The ruling came after Illston said at a hearing last month that she was troubled by the massive sum requested by the U.S. Attorney’s Office and expressed concerns that the city audit was overly broad.

“The actions of the defendants in this case were criminal and were egregious,” Illston said. “It appears to me, however, that by the luck of the draw, the particular bad things done by Mr. Curran and also by Mr. Santos didn’t cause all that much harm.”

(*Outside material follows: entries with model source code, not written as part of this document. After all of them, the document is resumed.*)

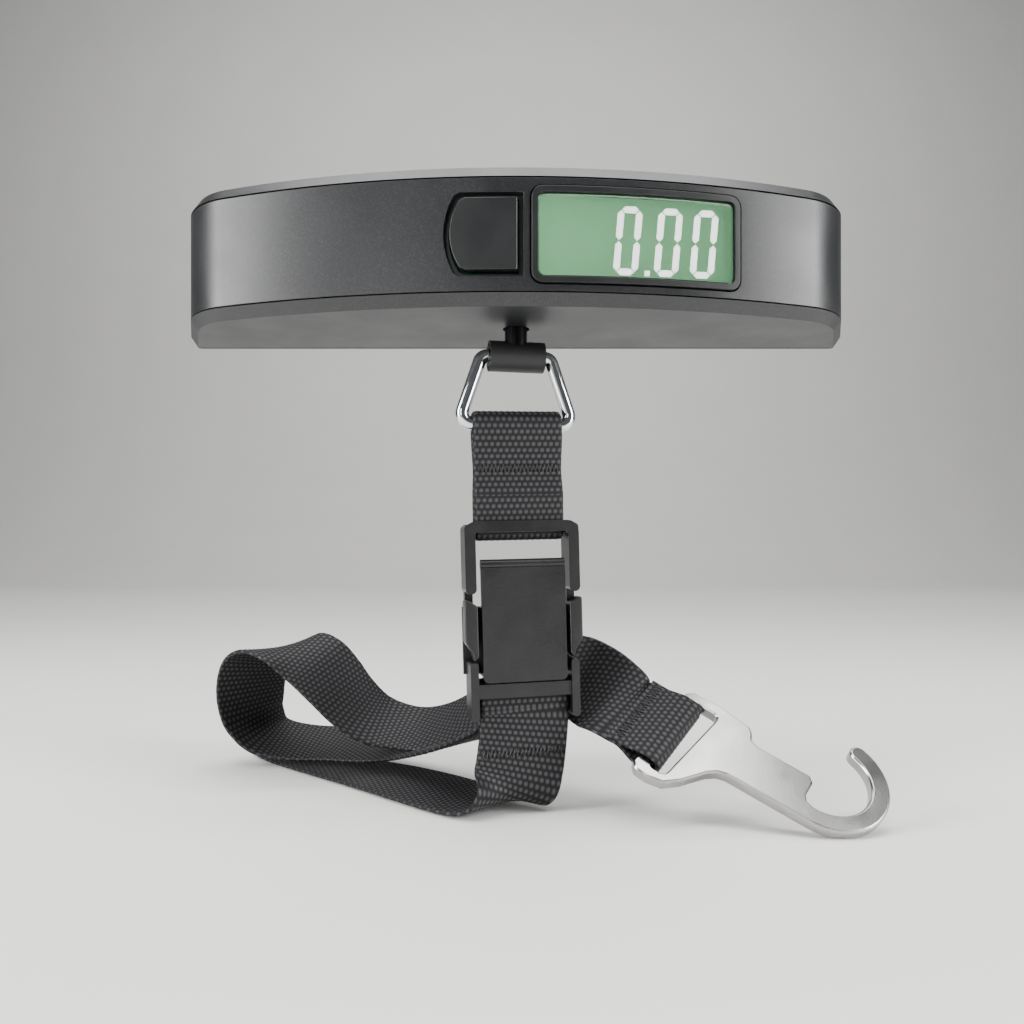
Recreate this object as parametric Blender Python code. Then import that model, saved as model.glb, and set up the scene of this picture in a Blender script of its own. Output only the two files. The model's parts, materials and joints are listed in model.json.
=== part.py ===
"""A digital luggage scale: a curved handheld housing with a display and a button, a load cell inside,
and under it a steel ring, a webbing loop, a side-release buckle, an adjustable strap and a flat hook.

Metres, +Z up. X runs to the right of the display, Y away from the reader. The origin is the middle of
the housing's flat top, where the hand takes the weight. The strap's slack lies on a bench 136.5 mm below it.
"""

import math

import bmesh
import bpy
from mathutils import Matrix, Vector

# Clearances
GAP = 0.0003
RUNNING = 0.0003

# Housing, a bar with a bowed front, leaning ends and a flat back
BODY_WIDTH = 0.160
BODY_DEPTH = 0.0388
BODY_HEIGHT = 0.0283
FRONT_RADIUS = 0.190
END_LEAN = math.radians(20)
CORNER_RADIUS = 0.017
BACK_CORNER_RADIUS = 0.0025
LIP_HEIGHT = 0.0024
LIP_INSET = 0.0016
WALL = 0.0030
FASCIA_THICKNESS = 0.0013
COVER_THICKNESS = 0.0025
SCREW_INSET = 0.0150
SCREW_SPREAD = 0.0124
SCREW_SHANK = 0.0010
SCREW_HEAD = 0.0020
SCREW_HEAD_HEIGHT = 0.0012
SCREW_LENGTH = 0.0085
BOSS_RADIUS = 0.0026

# Display and its board, on a frame that is square to the front where the window is
WINDOW_X = 0.0250
WINDOW_WIDTH = 0.0414
WINDOW_HEIGHT = 0.0170
WINDOW_CORNER = 0.0012
BEZEL_SIDE = 0.0013
BEZEL_RISE = 0.0004
GLASS_DEPTH = 0.0029
GLASS_THICKNESS = 0.0011
GLASS_MARGIN = 0.0002
SHELL_WINDOW_MARGIN = 0.0005
BACKLIGHT_THICKNESS = 0.0015
BOARD_DEPTH = 0.0085
BOARD_THICKNESS = 0.0012
BOARD_HEIGHT = 0.0200
BOARD_LEFT = -0.0420
BOARD_RIGHT = 0.0230
BOARD_SCREW_X = -0.0380
BOARD_SCREW_SPREAD = 0.0140
BOARD_BOSS_START = 0.0062

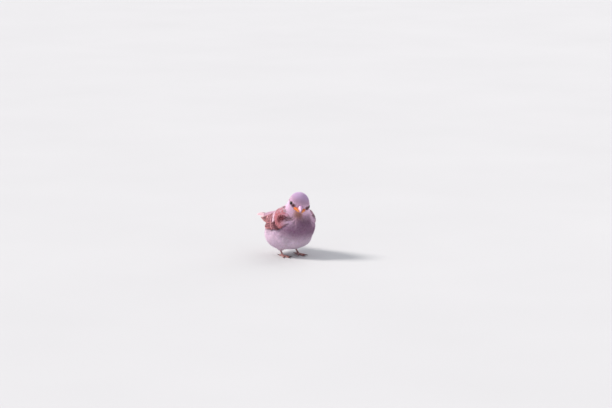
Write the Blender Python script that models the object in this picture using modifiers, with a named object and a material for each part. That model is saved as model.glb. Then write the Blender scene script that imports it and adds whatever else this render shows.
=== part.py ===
"""A fledgling house sparrow (Passer domesticus), life size, as a still museum model.

It crouches on both feet with its plumage fluffed out, the head turned to its right, tipped down and
tilted. +Z is up, the body faces -Y and the bird's left side is +X. Shapes are worked out in
millimetres and put into the scene in metres, with the origin under the middle of the bird's box.

The body is one blended surface over named ellipsoids. It is meshed, then parted with thin cuts into
head, neck and trunk. Wings and tail are thin lofts laid over that surface.
"""

import math
from collections import namedtuple

import bmesh
import bpy
import numpy as np
from mathutils import Matrix, Vector

MM = 0.001
GAP = 0.3  # between pieces that touch
SIDES = {"left": 1, "right": -1}

# --- Posture -------------------------------------------------------------------------------------
TRUNK_PITCH = 23.0  # degrees, breast up
WING_PITCH = 6.0
WING_AXIS_AT = Vector((0, 0, 41))
HEAD_CENTRE = Vector((0, -23.5, 74.0))
HEAD_TURN, HEAD_NOD, HEAD_TILT = -23.0, 12.0, 14.5  # to its right, bill down, right eye up

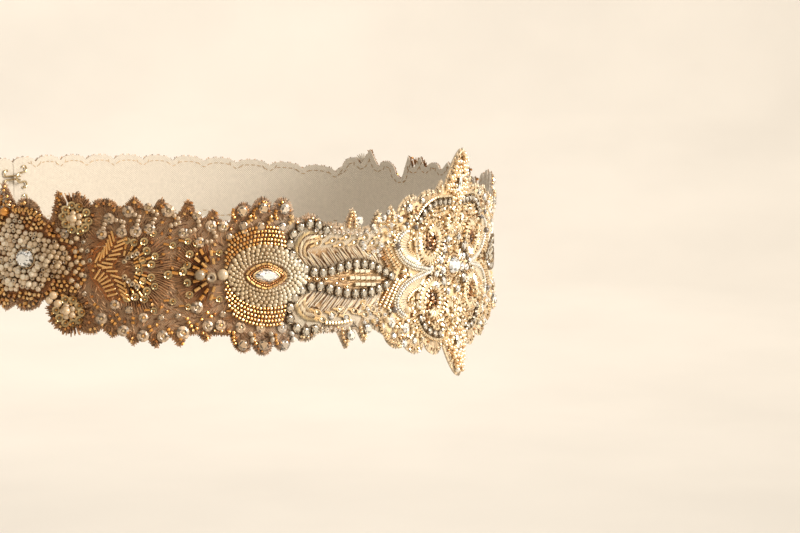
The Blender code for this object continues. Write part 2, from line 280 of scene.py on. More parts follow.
def cut_stone(segments=8, outline=lambda a: (cos(a), sin(a)), seed=1, table=0.27, mid=0.40):
    """A faceted stone: table, star and kite facets, girdle, flat back."""
    local = np.random.default_rng(seed)
    verts, faces, painted_light_tones = [], [], []
    rings = [(table, 0.5, 0.0), (mid, 0.40, 0.5), (0.5, 0.20, 0.0), (0.5, 0.13, 0.0), (0.44, 0.0, 0.0)]
    for r, h, turn in rings:
        for k in range(segments):
            x, y = outline(2 * pi * (k + turn) / segments)
            verts.append((r * x, r * y, h))
    n = segments
    # painted reflections: the table is painted light, each star and kite facet gets a random painted lightness from
    # dark to light, and the girdle and back are painted darker
    faces.append(list(range(n)))
    painted_light_tones.append(1.25)
    for j, (lo, hi) in enumerate(((0, 1), (1, 2))):
        for k in range(n):
            if j == 0:
                a, b, c, d = lo * n + k, lo * n + (k + 1) % n, hi * n + k, hi * n + (k - 1) % n
                faces += [[a, c, b], [a, d, c]]
            else:
                a, b, c, d = lo * n + k, lo * n + (k + 1) % n, hi * n + (k + 1) % n, hi * n + k
                faces += [[a, d, c], [a, c, b]]
            painted_light_tones += list(local.choice([0.16, 0.4, 0.75, 1.1, 1.5], 2))
    for lo, hi in ((2, 3), (3, 4)):
        for k in range(n):
            a, b, c, d = lo * n + k, lo * n + (k + 1) % n, hi * n + (k + 1) % n, hi * n + k
            faces.append([a, d, c, b])
            painted_light_tones.append(local.uniform(0.3, 0.8))
    faces.append([4 * n + k for k in range(n)][::-1])
    painted_light_tones.append(0.4)
    return Shape(verts, faces, painted_light_tones)


def marquise_outline(a):
    x, y = cos(a), sin(a)
    return x, y * (1.0 - 0.42 * x * x)


def stitched(stations=((-0.5, 0.05), (-0.24, 0.85), (0.24, 0.85), (0.5, 0.05)), twist=0.0):
    """One thread stitch: a low arch that dives into the net at both ends."""
    verts, faces = [], []
    for x, h in stations:
        w = 0.30 if h < 0.2 else 0.5
        verts += [(x, -w, -0.12), (x, 0.0, h), (x, w, -0.12)]
    for j in range(len(stations) - 1):
        for k in range(3):
            a, b = 3 * j + k, 3 * j + (k + 1) % 3
            faces.append([a, b, b + 3, a + 3])
    m = 3 * (len(stations) - 1)
    faces.append([2, 1, 0])
    faces.append([m, m + 1, m + 2])
    return Shape(verts, faces)


def box(x, y, z):
    verts = [(sx * x / 2, sy * y / 2, (sz + 1) * z / 2) for sx in (-1, 1) for sy in (-1, 1) for sz in (-1, 1)]
    faces = [[0, 1, 3, 2], [4, 6, 7, 5], [0, 4, 5, 1], [2, 3, 7, 6], [0, 2, 6, 4], [1, 5, 7, 3]]
    return Shape(verts, faces)


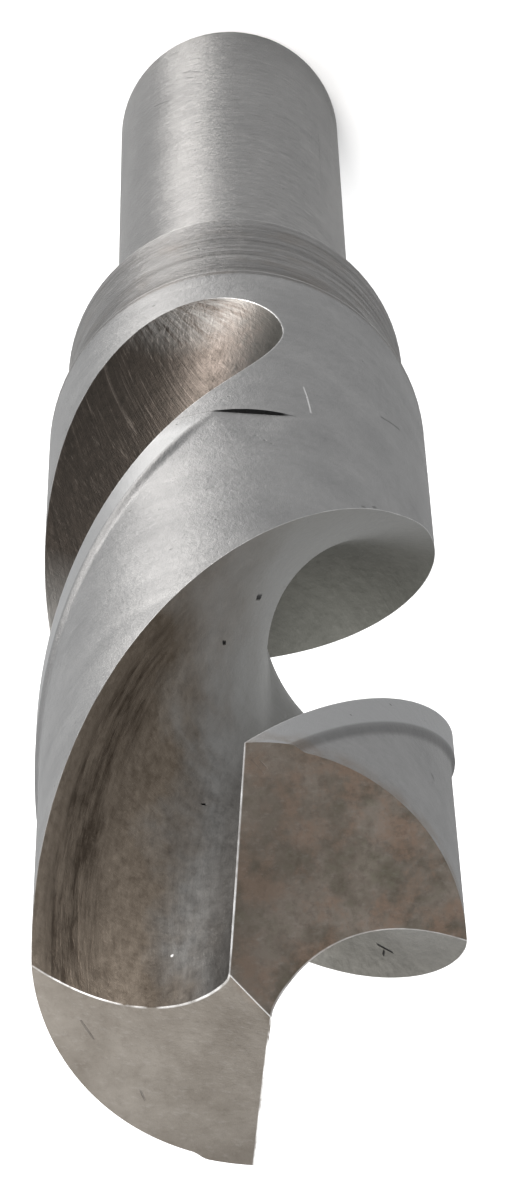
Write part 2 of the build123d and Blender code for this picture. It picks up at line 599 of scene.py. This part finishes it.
class Steel:
    """A bare steel surface in the making: its shader, its coordinates in millimetres and its patterns."""

    def __init__(self, name, grain, edge_tint):
        self.material = bpy.data.materials.new(name)
        self.material.use_nodes = True
        self.shader = self.material.node_tree.nodes["Principled BSDF"]
        self.shader.inputs["Metallic"].default_value = 1.0
        self.shader.inputs["Anisotropic"].default_value = grain
        self.shader.inputs["Anisotropic Rotation"].default_value = axial_sheen
        self.shader.inputs["Specular Tint"].default_value = grey(edge_tint)
        self.net = Wire(self.material.node_tree)
        metres = self.net.node("ShaderNodeTexCoord", {}, {}, "Object")
        self.place = self.vector("MULTIPLY", metres, (1 / MM, 1 / MM, 1 / MM))
        self.x = self.net.node("ShaderNodeSeparateXYZ", {}, {0: self.place}, "X")
        self.y = self.x.also("Y")
        self.z = self.x.also("Z")
        self.lay = self.net.node("ShaderNodeAttribute", {"attribute_name": "lay"}, {}, "Vector")
        self.lead = self.net.node("ShaderNodeSeparateXYZ", {}, {0: self.lay}, "X")
        self.heel = self.lead.also("Y")
        self.end = self.lead.also("Z")

    def vector(self, operation, *values, output="Vector"):
        """A Vector Math node on some vectors."""
        settings = {"operation": operation}
        return self.net.node("ShaderNodeVectorMath", settings, dict(enumerate(values)), output)

    def noise(self, factors, detail=3.0, rough=0.55, offset=0.0, place=None):
        """Noise whose grain is finer along an axis where its factor is larger."""
        vector = self.vector("MULTIPLY_ADD", place or self.place, factors, (offset, offset, offset))
        values = {"Vector": vector, "Scale": 1.0, "Detail": detail, "Roughness": rough}
        return self.net.node("ShaderNodeTexNoise", {}, values, "Fac")

    def spots(self, factors, size, offset=0.0):
        """Scattered small spots, one where each cell's middle lies."""
        vector = self.vector("MULTIPLY_ADD", self.place, factors, (offset, offset, offset))
        values = {"Vector": vector, "Scale": 1.0}
        away = self.net.node("ShaderNodeTexVoronoi", {"feature": "F1"}, values, "Distance")
        return 1 - band(away, size * 0.6, size)

    def mark(self, start, end, width):
        """A nick or scratch from one point to another, in millimetres."""
        start, end = Vector(start), Vector(end)
        along = end - start
        from_start = self.vector("SUBTRACT", self.place, tuple(start))
        share = self.vector("DOT_PRODUCT", from_start, tuple(along / along.length_squared), output="Value")
        stretch = {0: tuple(along), "Scale": share.between(0, 1)}
        nearest = self.net.node("ShaderNodeVectorMath", {"operation": "SCALE"}, stretch)
        away = self.vector("DISTANCE", from_start, nearest, output="Value")
        return 1 - band(away, width * 0.35, width)

    def marks(self, places):
        """Nicks and scratches together."""
        total = self.mark(*places[0])
        for place in places[1:]:
            total = total.most(self.mark(*place))
        return total

    def edge(self, away, width, patchiness):
        """Painted highlight along an edge, broken up unevenly."""
        return (1 - band(away, width * 0.4, width)) * band(patchiness, 0.3, 0.6)

    def blend(self, share, first, second):
        """One colour, with a share of another."""
        return self.net.node("ShaderNodeMix", {"data_type": "RGBA"}, {0: share, 6: first, 7: second}, 2)

    def finish(self, colour, roughness, relief, depth):
        """Joins the patterns to the shader: colour, roughness and a relief of so many millimetres."""
        links = self.material.node_tree.links
        links.new(colour.socket, self.shader.inputs["Base Color"])
        links.new(roughness.socket, self.shader.inputs["Roughness"])
        values = {"Strength": 1.0, "Distance": depth * MM, "Height": relief}
        bump = self.net.node("ShaderNodeBump", {}, values, "Normal")
        links.new(bump.socket, self.shader.inputs["Normal"])
        return self.material


# The turned shank and neck: rings left by the lathe, and the grip marks of chucks.

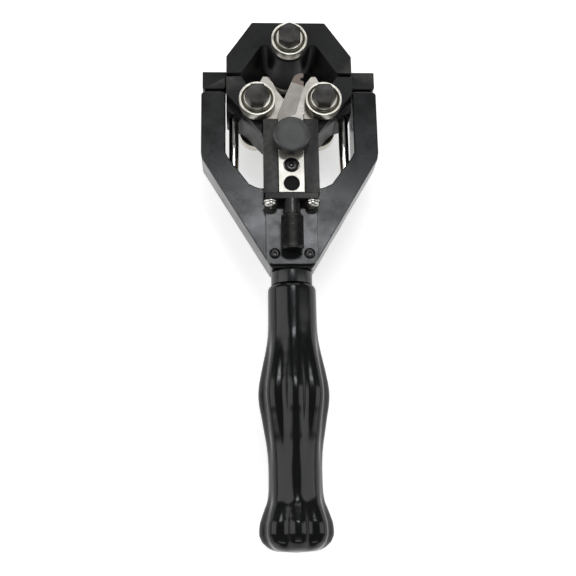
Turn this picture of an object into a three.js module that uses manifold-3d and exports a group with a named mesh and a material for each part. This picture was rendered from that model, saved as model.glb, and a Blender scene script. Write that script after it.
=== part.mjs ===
// Rotary cable stripper: a black forked tool with three twin ball-bearing roller stations,
// a screw-driven lower jaw on two guide rods, a depth-set blade and a fluted twist handle.
// Millimetres. X is across the head, +Y runs from the handle to the head, +Z is the front
// face with the bolt heads. Inside the groups y = 0 is the front end of the grip and z = 0
// is the middle of the tool's thickness; the root group moves that to the part's origin,
// which is under the middle of the tool, level with the back ends of the axle bolts.

import * as THREE from 'three';
import { mergeVertices } from 'three/addons/utils/BufferGeometryUtils.js';
import Module from 'manifold-3d';

// ---------------------------------------------------------------- driving dimensions
const GRIP_END_Y = -152.6;
const HEAD_TOP_Y = 166.8;
const BOLT_BACK_Z = -35.2;
const GAP = 0.15;

const JAW_HALF_DEPTH = 18;
const YOKE_HALF_DEPTH = 11;
const AXLE_UP_Y = 150.8;
const AXLE_LOW_X = 20;
const AXLE_LOW_Y = 110.7;
const BOSS_R = 11.3;

const YOKE_OUT_X = 54.2;
const YOKE_IN_X = 39.4;
const ARM_TOP_Y = 122.9;
const ARM_BEND_OUT_Y = 80.8;
const ARM_BEND_IN_Y = 83;
const HUB_LOW_X = 12.5;
const HUB_LOW_Y = 9.5;
const HUB_TOP_X = 22.7;
const HUB_TOP_Y = 59.5;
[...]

Santos, a structural engineer who once served as president of the Building Inspection Commission, wanted to pay just $4,067 for the costs of auditing the 13 projects linked to people who made the nonprofit donations. That is far from the nearly $853,000 that prosecutors initially believed he owed the city for past and future audit costs. He was instead ordered to pay about $95,000.

“I’m disappointed, and I disagree, but I understand the judge’s rationale,” Randy Knox, Santos’ attorney, told The Standard. “It is significantly less than the government wanted. It’s more than I thought was appropriate.”

Curran, who resigned from his city job in 2021 after he was placed on leave, must pay his former employer about $122,000 for the costs of the audit. Prosecutors originally said he should be on the hook for roughly $1 million.

Curran’s attorneys, in court filings, called the initial figure “obscene” and questioned the point of the audit, arguing that it had not identified many problems. An attorney for Curran did not respond to an inquiry Tuesday.

Curran and Santos will also have to split the costs of about $18,000 that they were jointly ordered to pay the city.

The Department of Building Inspection, which is conducting the audit and requested the payments, commended the judge’s order.

“This is an important win for San Francisco, its residents and taxpayers,” said its spokesperson, Patrick Hannan. “The City is being repaid for the cost of ensuring that these illegal schemes did not put people’s lives at risk.”

“We will continue to do all we can to hold fully accountable anyone who violates the public trust,” he added.

Curran is currently serving a yearlong prison sentence. Santos was sentenced to 30 months in prison and ordered to surrender Friday, but is asking Illston to let him remain out of custody until March.